[Records from a collection]
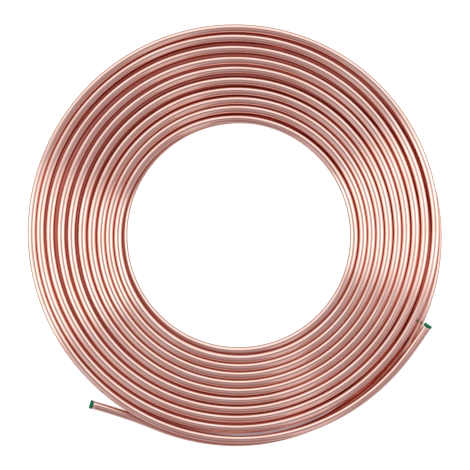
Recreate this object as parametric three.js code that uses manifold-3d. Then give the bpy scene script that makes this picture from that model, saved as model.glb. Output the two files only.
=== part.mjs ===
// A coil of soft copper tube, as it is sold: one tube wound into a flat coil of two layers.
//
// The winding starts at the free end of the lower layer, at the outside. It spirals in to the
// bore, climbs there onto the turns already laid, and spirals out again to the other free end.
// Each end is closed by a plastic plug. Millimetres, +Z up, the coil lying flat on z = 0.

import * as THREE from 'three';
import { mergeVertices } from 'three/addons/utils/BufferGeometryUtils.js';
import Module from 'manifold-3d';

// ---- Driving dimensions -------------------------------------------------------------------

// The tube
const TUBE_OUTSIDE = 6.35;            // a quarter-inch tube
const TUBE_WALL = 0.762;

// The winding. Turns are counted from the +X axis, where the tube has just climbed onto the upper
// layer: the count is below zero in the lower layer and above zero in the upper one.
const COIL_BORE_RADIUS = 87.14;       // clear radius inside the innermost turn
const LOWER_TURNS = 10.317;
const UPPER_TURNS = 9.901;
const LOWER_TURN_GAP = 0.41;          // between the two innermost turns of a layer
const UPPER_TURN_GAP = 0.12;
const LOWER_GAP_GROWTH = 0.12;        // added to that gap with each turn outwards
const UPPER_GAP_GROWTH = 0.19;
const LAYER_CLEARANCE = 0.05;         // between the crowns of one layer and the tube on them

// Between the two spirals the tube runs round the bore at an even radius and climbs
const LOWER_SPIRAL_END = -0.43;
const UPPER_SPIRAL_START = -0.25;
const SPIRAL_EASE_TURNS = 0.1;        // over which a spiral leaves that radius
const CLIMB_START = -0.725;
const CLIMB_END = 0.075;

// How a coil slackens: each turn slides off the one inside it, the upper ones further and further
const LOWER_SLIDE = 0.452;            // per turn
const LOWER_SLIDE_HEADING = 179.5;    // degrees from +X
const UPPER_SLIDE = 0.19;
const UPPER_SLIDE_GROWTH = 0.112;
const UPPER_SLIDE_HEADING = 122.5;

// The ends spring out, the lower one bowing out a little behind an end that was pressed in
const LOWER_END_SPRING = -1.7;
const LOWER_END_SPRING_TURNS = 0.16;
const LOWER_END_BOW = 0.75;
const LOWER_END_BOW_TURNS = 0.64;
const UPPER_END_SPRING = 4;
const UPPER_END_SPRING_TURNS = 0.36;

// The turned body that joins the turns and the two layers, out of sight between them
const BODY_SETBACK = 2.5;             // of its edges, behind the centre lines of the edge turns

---

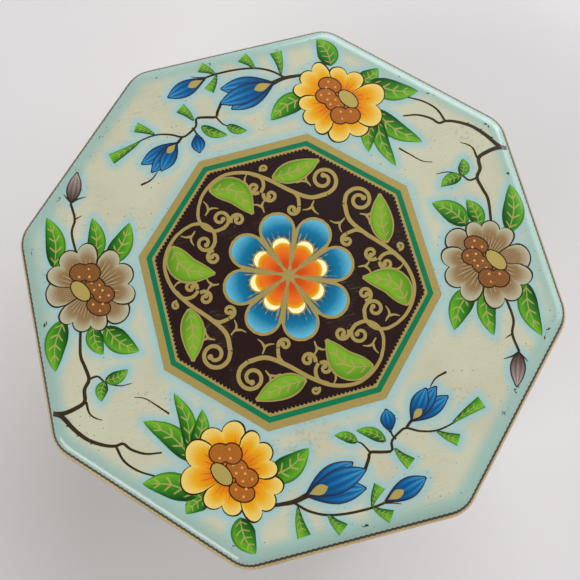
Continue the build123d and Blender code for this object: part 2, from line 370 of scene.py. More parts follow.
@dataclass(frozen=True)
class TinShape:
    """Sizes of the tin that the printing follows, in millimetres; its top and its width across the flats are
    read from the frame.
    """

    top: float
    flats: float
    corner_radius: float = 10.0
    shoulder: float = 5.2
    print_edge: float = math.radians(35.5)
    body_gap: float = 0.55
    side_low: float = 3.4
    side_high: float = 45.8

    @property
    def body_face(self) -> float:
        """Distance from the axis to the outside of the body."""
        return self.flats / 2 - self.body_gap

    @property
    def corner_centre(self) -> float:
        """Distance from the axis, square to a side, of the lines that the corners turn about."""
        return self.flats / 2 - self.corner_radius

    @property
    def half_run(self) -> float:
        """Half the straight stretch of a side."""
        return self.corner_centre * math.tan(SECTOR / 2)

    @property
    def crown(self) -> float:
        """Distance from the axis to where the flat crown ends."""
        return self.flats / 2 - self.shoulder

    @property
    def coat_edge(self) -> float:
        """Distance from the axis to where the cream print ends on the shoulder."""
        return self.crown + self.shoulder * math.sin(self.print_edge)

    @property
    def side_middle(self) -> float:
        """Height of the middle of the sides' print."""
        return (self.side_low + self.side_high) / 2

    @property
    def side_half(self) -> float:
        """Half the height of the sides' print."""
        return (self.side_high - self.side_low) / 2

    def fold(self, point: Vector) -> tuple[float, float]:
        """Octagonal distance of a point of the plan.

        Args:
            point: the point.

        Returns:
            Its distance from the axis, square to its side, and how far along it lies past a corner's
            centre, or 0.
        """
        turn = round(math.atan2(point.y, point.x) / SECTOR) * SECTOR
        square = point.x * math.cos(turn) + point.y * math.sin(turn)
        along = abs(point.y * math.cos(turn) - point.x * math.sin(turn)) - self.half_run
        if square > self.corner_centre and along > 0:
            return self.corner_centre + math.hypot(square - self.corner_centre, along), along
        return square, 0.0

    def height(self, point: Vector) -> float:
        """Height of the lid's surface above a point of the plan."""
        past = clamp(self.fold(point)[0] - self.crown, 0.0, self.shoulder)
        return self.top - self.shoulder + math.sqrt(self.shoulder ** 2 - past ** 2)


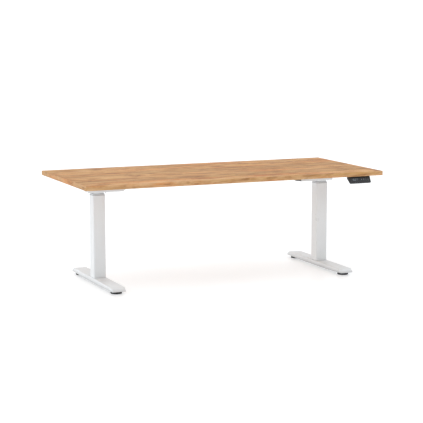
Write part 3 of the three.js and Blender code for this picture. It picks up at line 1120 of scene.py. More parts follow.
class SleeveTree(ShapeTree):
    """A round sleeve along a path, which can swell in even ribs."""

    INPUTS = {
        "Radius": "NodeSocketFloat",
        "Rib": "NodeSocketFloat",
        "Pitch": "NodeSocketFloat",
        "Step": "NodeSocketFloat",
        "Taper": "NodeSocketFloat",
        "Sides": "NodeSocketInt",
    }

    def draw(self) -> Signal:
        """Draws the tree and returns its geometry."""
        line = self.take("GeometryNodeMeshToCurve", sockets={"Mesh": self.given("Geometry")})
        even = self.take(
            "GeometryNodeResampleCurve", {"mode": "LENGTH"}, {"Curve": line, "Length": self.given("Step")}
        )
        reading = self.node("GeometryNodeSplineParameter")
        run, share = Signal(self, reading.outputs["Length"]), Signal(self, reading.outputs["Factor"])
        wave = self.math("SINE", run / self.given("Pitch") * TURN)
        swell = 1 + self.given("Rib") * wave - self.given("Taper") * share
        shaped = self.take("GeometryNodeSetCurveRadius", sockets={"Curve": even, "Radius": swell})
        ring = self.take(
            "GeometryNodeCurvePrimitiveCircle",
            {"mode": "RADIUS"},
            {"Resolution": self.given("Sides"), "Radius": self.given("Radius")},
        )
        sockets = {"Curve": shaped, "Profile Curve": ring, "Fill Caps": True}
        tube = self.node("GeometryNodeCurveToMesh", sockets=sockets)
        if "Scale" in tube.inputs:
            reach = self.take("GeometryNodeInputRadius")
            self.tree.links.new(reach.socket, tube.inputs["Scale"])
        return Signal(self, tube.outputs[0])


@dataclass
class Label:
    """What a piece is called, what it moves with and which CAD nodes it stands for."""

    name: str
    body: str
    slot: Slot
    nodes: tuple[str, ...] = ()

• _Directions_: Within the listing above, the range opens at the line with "Recreate this object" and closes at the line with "const LAYER_CLEARANCE = 0.05;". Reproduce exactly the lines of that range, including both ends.

• _Solution to this task_:
Recreate this object as parametric three.js code that uses manifold-3d. Then give the bpy scene script that makes this picture from that model, saved as model.glb. Output the two files only.
=== part.mjs ===
// A coil of soft copper tube, as it is sold: one tube wound into a flat coil of two layers.
//
// The winding starts at the free end of the lower layer, at the outside. It spirals in to the
// bore, climbs there onto the turns already laid, and spirals out again to the other free end.
// Each end is closed by a plastic plug. Millimetres, +Z up, the coil lying flat on z = 0.

import * as THREE from 'three';
import { mergeVertices } from 'three/addons/utils/BufferGeometryUtils.js';
import Module from 'manifold-3d';

// ---- Driving dimensions -------------------------------------------------------------------

// The tube
const TUBE_OUTSIDE = 6.35;            // a quarter-inch tube
const TUBE_WALL = 0.762;

// The winding. Turns are counted from the +X axis, where the tube has just climbed onto the upper
// layer: the count is below zero in the lower layer and above zero in the upper one.
const COIL_BORE_RADIUS = 87.14;       // clear radius inside the innermost turn
const LOWER_TURNS = 10.317;
const UPPER_TURNS = 9.901;
const LOWER_TURN_GAP = 0.41;          // between the two innermost turns of a layer
const UPPER_TURN_GAP = 0.12;
const LOWER_GAP_GROWTH = 0.12;        // added to that gap with each turn outwards
const UPPER_GAP_GROWTH = 0.19;
const LAYER_CLEARANCE = 0.05;         // between the crowns of one layer and the tube on them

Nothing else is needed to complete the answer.